Big Al's View Of The World
COWBOY SPORTS NEWS MAGAZINE MAY 2013
As I'm sitting here putting this months paper together a song comes on the radio called "Thank A Farmer." It must be new because as much as I listen to the radio I would have heard it before. Anyway, it got me to thinking about this past SuperBowl ad for Dodge Trucks. I drive Dodge trucks and also being from the country the commercial made me feel a little proud. Short of patting myself on the back, the commercial did make you proud to be from the country, proud to have animals in your life and proud to call yourself a cowboy.
The commercial caught some flack from the latino voices that stated they left out the latino from the ad and that it didn't truthfully show what a farmer/rancher was.
This all has me thinking now about what is a real cowboy? I rope calves, head, heel and trip steers. I also won the steer riding at the intramural rodeo in college one time. I've won money in every one of those events if you count the $68 I won in the steer riding that night.
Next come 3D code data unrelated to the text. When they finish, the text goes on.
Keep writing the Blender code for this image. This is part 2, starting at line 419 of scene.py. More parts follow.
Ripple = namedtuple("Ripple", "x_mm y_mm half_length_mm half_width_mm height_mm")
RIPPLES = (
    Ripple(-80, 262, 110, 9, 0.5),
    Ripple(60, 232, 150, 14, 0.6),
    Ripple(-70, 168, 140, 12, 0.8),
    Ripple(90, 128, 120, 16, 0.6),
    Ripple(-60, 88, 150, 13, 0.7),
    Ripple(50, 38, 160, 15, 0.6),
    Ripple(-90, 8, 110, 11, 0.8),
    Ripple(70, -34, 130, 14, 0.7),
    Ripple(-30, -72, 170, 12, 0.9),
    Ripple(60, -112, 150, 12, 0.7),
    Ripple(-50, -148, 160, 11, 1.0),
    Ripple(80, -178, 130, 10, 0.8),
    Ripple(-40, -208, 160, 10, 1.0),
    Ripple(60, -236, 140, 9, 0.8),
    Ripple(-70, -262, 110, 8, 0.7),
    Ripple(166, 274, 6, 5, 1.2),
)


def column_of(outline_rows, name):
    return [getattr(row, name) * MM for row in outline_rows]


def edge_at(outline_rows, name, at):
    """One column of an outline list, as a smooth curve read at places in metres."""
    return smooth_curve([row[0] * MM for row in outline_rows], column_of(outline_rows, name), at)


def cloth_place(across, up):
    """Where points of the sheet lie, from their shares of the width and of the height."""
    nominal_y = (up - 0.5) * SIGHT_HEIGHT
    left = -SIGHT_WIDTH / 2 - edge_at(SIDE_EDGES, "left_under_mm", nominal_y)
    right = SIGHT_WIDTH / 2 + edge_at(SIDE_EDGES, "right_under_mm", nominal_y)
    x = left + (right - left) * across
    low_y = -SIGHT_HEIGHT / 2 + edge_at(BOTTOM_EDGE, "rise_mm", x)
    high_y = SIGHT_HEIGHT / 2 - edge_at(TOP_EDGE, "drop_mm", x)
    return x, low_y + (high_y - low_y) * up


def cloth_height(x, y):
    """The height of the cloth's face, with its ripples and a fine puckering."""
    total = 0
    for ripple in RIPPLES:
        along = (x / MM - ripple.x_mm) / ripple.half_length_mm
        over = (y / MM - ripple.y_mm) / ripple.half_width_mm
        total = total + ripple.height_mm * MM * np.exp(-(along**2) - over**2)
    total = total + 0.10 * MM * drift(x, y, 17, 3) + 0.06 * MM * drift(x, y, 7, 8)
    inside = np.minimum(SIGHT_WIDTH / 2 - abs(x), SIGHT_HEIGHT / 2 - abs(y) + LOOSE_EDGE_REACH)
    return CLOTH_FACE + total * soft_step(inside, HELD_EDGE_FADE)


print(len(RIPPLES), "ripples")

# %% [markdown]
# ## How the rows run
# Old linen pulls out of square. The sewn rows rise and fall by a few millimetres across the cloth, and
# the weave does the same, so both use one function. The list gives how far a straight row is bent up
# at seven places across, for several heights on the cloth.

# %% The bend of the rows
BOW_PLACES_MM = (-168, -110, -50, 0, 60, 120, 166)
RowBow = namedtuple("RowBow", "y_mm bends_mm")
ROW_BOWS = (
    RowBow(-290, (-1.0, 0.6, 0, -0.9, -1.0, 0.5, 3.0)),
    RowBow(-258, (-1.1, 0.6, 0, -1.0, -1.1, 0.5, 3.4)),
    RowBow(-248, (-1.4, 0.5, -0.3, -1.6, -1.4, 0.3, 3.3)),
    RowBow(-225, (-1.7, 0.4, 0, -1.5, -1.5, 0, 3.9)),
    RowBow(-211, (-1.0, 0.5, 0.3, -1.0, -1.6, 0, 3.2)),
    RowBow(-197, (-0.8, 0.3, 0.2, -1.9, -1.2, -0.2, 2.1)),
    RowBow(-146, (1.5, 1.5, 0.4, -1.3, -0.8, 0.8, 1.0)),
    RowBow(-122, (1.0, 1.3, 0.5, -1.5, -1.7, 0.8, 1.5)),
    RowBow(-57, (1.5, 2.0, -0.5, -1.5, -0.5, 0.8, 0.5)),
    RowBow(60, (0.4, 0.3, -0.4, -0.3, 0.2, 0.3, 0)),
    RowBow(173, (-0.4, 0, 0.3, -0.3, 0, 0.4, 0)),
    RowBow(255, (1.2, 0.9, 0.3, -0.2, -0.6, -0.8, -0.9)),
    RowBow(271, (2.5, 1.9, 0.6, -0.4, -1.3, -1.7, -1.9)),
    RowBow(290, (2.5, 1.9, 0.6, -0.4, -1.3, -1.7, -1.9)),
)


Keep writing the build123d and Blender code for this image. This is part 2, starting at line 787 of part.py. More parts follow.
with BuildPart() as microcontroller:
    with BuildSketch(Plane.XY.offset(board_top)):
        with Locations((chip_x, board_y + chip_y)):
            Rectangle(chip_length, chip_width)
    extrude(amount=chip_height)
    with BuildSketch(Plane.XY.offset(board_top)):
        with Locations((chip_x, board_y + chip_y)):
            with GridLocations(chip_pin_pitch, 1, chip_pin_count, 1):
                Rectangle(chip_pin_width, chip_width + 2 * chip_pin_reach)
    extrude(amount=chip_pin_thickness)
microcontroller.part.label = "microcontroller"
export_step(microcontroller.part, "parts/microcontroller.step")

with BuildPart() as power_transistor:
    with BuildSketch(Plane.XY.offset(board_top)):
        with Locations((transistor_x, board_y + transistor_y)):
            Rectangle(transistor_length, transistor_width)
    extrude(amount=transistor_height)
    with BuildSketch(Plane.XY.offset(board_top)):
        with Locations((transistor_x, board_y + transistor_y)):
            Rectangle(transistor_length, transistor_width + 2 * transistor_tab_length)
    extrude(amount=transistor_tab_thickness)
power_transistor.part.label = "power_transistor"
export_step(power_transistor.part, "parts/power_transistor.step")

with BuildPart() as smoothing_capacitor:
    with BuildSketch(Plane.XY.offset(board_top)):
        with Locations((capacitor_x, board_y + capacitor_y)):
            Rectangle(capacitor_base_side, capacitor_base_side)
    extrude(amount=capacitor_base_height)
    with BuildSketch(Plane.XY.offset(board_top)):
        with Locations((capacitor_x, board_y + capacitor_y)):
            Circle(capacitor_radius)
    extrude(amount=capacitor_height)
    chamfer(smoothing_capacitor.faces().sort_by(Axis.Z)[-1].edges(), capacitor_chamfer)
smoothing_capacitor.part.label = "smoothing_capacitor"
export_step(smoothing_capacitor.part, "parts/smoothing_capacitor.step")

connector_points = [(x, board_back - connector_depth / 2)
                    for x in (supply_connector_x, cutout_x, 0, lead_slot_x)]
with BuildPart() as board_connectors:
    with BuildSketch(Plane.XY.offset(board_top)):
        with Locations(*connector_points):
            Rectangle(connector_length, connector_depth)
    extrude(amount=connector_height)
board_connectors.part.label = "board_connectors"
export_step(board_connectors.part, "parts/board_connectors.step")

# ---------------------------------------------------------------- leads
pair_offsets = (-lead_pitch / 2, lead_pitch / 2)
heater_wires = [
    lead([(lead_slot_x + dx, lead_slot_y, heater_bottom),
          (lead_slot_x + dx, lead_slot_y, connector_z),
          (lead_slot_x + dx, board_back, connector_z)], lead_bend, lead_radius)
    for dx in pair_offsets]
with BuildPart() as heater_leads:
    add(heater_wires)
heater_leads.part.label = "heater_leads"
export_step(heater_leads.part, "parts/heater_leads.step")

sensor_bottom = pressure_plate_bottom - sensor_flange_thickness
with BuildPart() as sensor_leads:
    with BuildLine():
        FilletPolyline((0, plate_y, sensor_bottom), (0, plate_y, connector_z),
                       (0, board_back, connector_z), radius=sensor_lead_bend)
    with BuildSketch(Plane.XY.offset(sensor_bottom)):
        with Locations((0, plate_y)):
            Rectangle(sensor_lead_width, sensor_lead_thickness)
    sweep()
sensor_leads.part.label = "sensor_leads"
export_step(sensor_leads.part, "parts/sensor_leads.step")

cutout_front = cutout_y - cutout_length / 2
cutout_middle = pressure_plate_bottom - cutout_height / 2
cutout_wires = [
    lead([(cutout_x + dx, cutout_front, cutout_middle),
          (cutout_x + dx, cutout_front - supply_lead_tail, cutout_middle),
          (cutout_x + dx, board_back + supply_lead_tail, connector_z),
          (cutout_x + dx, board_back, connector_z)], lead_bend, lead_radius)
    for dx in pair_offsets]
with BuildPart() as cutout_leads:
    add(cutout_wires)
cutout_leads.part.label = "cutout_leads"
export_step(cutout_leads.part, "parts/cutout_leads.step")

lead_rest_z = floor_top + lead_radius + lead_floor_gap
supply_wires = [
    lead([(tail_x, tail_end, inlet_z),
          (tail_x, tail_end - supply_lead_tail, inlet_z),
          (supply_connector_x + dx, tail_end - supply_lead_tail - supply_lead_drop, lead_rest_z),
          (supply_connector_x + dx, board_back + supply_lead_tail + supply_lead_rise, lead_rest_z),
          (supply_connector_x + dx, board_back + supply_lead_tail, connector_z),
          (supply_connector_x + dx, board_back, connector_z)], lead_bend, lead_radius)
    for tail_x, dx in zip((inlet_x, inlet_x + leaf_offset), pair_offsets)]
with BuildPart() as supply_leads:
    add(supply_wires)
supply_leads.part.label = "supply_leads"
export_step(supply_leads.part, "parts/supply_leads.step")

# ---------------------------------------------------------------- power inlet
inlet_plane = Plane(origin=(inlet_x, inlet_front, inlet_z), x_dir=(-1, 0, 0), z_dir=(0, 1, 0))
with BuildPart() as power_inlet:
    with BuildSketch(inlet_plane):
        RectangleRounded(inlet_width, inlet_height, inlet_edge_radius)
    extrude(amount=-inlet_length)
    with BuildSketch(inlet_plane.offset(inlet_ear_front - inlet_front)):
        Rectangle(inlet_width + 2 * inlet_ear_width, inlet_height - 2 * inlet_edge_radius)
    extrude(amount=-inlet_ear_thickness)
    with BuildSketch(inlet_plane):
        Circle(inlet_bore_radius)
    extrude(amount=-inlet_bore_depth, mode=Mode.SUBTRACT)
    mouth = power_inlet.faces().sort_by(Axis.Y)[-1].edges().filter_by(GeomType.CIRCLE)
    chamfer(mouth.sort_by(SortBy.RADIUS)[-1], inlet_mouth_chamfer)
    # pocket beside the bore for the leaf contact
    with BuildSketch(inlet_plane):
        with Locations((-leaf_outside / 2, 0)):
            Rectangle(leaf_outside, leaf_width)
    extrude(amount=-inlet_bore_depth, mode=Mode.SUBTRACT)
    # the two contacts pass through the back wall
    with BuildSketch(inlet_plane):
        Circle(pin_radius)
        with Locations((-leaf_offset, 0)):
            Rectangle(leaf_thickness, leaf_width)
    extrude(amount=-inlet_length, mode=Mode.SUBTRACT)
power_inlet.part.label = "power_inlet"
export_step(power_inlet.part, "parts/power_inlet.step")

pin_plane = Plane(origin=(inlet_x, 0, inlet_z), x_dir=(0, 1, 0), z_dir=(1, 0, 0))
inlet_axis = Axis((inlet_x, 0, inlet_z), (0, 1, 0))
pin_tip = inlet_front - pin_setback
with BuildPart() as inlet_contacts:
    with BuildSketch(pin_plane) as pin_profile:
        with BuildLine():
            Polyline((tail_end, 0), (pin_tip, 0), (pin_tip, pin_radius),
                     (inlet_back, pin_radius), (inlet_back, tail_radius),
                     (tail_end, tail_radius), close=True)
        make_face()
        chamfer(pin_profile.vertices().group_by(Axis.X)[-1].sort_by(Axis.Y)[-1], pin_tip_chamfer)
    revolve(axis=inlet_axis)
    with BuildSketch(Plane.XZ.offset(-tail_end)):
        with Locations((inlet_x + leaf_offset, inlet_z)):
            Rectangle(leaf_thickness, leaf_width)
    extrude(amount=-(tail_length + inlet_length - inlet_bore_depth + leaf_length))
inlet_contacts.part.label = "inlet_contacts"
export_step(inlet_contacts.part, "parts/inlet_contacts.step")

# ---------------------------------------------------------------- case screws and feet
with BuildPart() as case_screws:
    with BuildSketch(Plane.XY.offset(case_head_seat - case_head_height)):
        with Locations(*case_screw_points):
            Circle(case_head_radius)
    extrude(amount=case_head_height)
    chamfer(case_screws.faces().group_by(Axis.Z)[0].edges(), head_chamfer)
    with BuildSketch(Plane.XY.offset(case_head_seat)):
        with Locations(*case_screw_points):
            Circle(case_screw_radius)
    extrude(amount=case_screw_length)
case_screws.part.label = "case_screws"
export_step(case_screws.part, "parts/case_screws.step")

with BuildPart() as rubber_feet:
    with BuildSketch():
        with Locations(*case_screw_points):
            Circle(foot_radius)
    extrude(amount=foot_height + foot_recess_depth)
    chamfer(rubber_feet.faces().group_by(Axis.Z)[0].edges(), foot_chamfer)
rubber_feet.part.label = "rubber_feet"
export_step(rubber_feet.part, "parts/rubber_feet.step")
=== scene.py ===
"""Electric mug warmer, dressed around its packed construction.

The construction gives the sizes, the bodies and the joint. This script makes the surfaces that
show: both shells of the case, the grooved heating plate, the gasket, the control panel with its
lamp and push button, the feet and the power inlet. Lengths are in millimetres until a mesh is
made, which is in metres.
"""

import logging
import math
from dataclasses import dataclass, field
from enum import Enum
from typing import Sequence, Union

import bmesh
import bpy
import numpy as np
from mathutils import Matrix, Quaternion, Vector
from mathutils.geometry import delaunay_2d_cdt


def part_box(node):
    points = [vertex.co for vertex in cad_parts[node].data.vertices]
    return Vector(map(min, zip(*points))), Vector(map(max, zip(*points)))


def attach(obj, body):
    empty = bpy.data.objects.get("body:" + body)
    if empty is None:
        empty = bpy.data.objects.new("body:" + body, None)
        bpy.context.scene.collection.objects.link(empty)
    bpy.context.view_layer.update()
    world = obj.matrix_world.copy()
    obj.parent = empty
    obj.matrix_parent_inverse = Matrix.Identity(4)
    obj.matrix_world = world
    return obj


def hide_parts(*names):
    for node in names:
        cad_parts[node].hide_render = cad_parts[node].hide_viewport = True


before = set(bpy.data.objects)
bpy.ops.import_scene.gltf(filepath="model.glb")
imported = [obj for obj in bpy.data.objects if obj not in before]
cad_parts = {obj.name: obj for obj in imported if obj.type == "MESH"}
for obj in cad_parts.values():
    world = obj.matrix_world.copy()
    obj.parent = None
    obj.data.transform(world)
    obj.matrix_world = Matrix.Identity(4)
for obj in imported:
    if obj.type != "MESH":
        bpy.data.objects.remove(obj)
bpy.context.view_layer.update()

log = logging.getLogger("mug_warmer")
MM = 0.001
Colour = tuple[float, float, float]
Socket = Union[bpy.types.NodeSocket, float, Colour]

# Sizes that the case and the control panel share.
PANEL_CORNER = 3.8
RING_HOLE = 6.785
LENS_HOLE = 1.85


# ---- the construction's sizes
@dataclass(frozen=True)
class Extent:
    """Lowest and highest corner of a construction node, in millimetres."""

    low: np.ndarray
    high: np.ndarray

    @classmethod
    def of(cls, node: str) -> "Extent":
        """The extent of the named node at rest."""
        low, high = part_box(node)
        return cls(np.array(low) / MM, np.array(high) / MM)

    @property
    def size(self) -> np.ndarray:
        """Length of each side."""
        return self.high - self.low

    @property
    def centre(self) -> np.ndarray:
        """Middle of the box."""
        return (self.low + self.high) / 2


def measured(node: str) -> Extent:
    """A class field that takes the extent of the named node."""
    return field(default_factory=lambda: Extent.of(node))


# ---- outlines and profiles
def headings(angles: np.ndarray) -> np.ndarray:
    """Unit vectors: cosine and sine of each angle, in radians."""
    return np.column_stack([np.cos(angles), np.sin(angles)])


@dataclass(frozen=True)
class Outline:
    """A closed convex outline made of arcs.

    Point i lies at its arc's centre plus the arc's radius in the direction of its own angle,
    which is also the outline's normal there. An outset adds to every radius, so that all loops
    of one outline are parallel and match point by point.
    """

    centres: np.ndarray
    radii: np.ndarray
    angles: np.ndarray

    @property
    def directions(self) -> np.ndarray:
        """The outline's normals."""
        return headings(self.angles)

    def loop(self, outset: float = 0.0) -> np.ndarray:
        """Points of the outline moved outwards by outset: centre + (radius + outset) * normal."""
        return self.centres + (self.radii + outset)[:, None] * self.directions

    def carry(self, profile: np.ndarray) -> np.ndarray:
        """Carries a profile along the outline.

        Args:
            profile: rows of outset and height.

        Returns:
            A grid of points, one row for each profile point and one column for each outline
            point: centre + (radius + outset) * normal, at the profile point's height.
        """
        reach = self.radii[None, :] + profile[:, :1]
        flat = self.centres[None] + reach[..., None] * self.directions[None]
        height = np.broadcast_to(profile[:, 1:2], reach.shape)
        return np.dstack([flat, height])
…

Now even with those qualifications on my resume, I'm not going to walk up and start talking "shop" with Phil Lyne or Robert Blandford about being a real cowboy.
I've had the big West Texas ranch with hundreds of head of cows earlier in my life. I learned quick it was not meant for a young man just broke enough to not owe money on the cows, but too broke to buy a nice trailer with new tires that didn't pop everytime he hauled calves back from the ranch.
My best friend and I cleaned out my father-in-laws pasture one day. We had cows tied to the windmill, trees, corner posts and just about anything strong enough to hold a rope. I roped and loaded heifers in a 2,000 acre pasture one day with just me and my dad. The next morning I felt no need to call the 6666's and ask for an application.
I know some pretty good ropers that probably couldn't pen the steers up the return alley by themselves and I know some pretty good cowboys that couldn't back a horse into the corner of the box most less run one down the pen and steer stop something. What makes a real cowboy? Is a real cowboy someone that can rope a steer or a cow regardless of where they are or what they are riding. When I was younger I heard tell of a guy from Huntsville that worked for my employer earlier in his life that rode colts full time while working cows. They said it didn't matter how many rides the colt had on him, if he needed to rope something he spurred him off in the right direction and got close enough to put a loop on it. He was rumored to have caught a deer one time.
They said catching it wasn't the hard part. Getting the rope off proved to be his downfall.
Does all of this make you a good cowboy? I know some pretty good hands that wouldn't know a sick roping calf if he didn't have all four legs in the air and a buzzard pecking on him. I've also sat and watched who I thought were good hands buy stuff in the sale barn that even made the "traders" chuckle under their breath.
I read one time in a Trevor Brazile article that one day when it's "all said and done" so to speak, he justs want to be known as "a good cowboy." On Sam Houston's grave stone in Huntsville, Texas Andrew Jackson is quoted as saying, "The World Will Take Care Of Houston's Fame." I'm pretty sure the same can be said for Trevor one day.
Is there more to being a cowboy than just a rope and a horse? A real cowboy lives his life with the motto, "if you can't tell your mama about it, you probably shouldn't be doing it."
He opens doors for people, not just the ladies and even though he is shy he still says "hello or howdy or whatever it is he uses to salute someone." A real cowboy does a right when he sees a wrong. He stands up for what is right and owns it when he does wrong. He helps the little guy because he remembers when he was the "little guy."
Elsewhere in this paper there is a story about Justin Maass giving his winnings from the Bryan, Texas prorodeo to the people of West, Texas. Justin I guess you can say is a real cowboy. Enough said!